Seems to me there is no gap anymore between Apple to Blackberry. From now on it is Blackberry trailing behind Apple not only with features, but also with Sales.

That said, you can get Blackberry on all major carriers (at least in the US), but only select offers the iPhone (usually a single per-country).

Where is Apple going with this?

July 8, 2008

I admit it.

I really do not understand Apple and its idiotic policy with regards to the iPhone 3G. Let’s assume I would like to buy the iPhone and pay 600 USD just to get it. According to some reports, I would still need to activate it. It would not be SIM free… I am not sure if these reports are true, but if so this represents a lame way of moving back instead of moving forward for Apple.

What was so cool about the first generation iPhone? You could activate it at home (or not) using iTunes and the whole let’s go to the store thing did not apply.

Now you are forced to activate in store (Apple or AT&T).

Frankly I am getting tired of this. The phone itself is not any new revelation to the mobile phone industry. So we have 3G, GPS and a better battery. The version Apple had to start with a year later.

If it turns out that you are to pay 600 USD for an unlocked iPhone 3G I do believe there might be other more interesting alternatives.
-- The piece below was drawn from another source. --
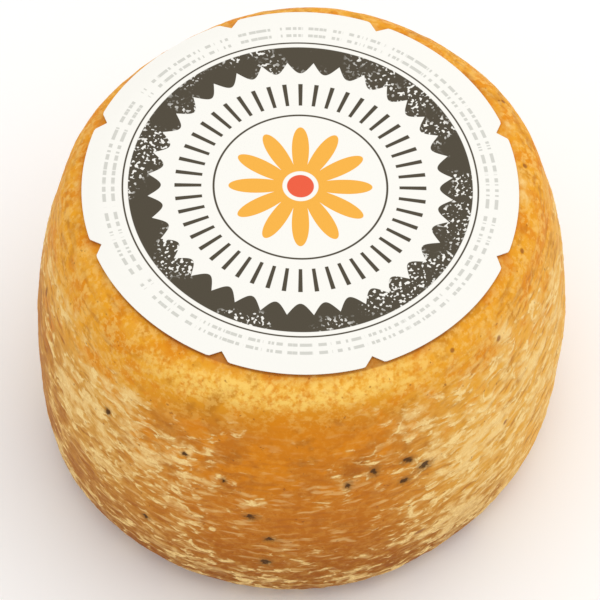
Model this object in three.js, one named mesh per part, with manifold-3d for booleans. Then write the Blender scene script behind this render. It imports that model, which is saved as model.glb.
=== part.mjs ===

Check out HTC touch Diamond, and the new Touch Pro (679 USD unlocked SIM free).

Here it comes: iPhone 3G

July 5, 2008

I am sure you have all read about the new iPhone 3G and what it brings (or not) to the world of mobile phones.

Frankly I am a bit disappointed from the enhancements of the new iPhone (but it is better to have a 3G capability then not). I am still scratching my head understanding why can’t Apple make the iPhone be used as a modem? Oh well.

In my opinion the biggest addition is the app store. This is the new cash cow for Apple. Write your application and split the cash with us. Very creative move by Apple. I anticipate that GPS applications and Games will be the number 1 hit for the App store (or at least this is what I will be looking for).

The other part relates to how you get your hands on the phone and how much is this going to cost you. As a loyal citizen of Apple I had bought the first generation iPhone when it cost 600 USD (Steve, where is my other 100USD?). Now I need to put 300 USD more just to get committed to AT&T again for 2-years.

Go figure.

This time I might wait a bit to hear whether the new iPhone is really that much of a change or whether it is just a nice enhancement.

iPhone 3G in 2008

December 4, 2007

So it seems Apple will be releasing a new version of its iPhone now with a 3G capability sometime next year.

The information was confirmed (leaked?) by no other then AT&T’s CEO Randall Stephenson.

One of the interesting things to watch will be the battery lifetime when the iPhone will have 3G capabilities.

From my own experience I can tell that when you use WiFi the battery drains fast (ok not fast as with playing Video).

What is Apple trying to do to its iPhone users?

October 1, 2007

Apple had released firmware version 1.1.1 for the iPhone. If you have software hacked iPhone that allows you to place any SIM card and use any GSM-based network, your phone will be bricked. i.e. you will not be able to use it.

The question asked is why Apple is trying to angry its customers? I have already written in the past about the new Apple cash cow, which is the percentage it takes from the net profit for the iPhone customers of the carriers, which have exclusive deals with Apple.

Apple is actually doing more then this. If you will show up in an Apple store with a bricked iPhone the chances are that your iPhone will not be replaced and that your warranty is voided.

In my opinion Apple had gone too far with this. Instead of being happy that the iPhone is a big success, and it sells in big numbers, Apple is fighting its own users. According to various sources Apple had already sold more then 1 million of iPhone units. So even if 5% of them are hacked and can use any SIM, why does Apple bothers so much about this?

One aspect would be to show the carriers it is doing something. The other is to maintain the exclusivity.

This also ties with another mistake (my opinion) Apple did by lowering the price of the iPhone by 200$ two months after it had been introduced.

Sure, if you are gadget guy you need to pay more. But on the other hand you do not expect that only 2 months will pass and that the price will be cut by 33%?

Speculation: iPhone SIM-Free? Not in this life time

August 27, 2007

Why wouldn’t Apple sell an iPhone SIM free? Many people around the world would not wait a second before placing an order to get the iPhone. But according to the rumors that I have read lately, part of Apple’s agreement with the Telecom companies (i.e. Orange France, O2 England, and Vodaphone in Germany) is to receive a 10% of the revenue from those who would buy an iPhone. So for Apple, the revenue potential is not only coming from the expensive hardware (I paid, I know) but also from its usage.

If you think about this, this is a brilliant move. So why allowing iPhone SIM free were Apple cannot collect? This is why, in my opinion, there would not be an iPhone SIM free, and this is also the reason why Apple is chasing those who claim they have unlocked the iPhone.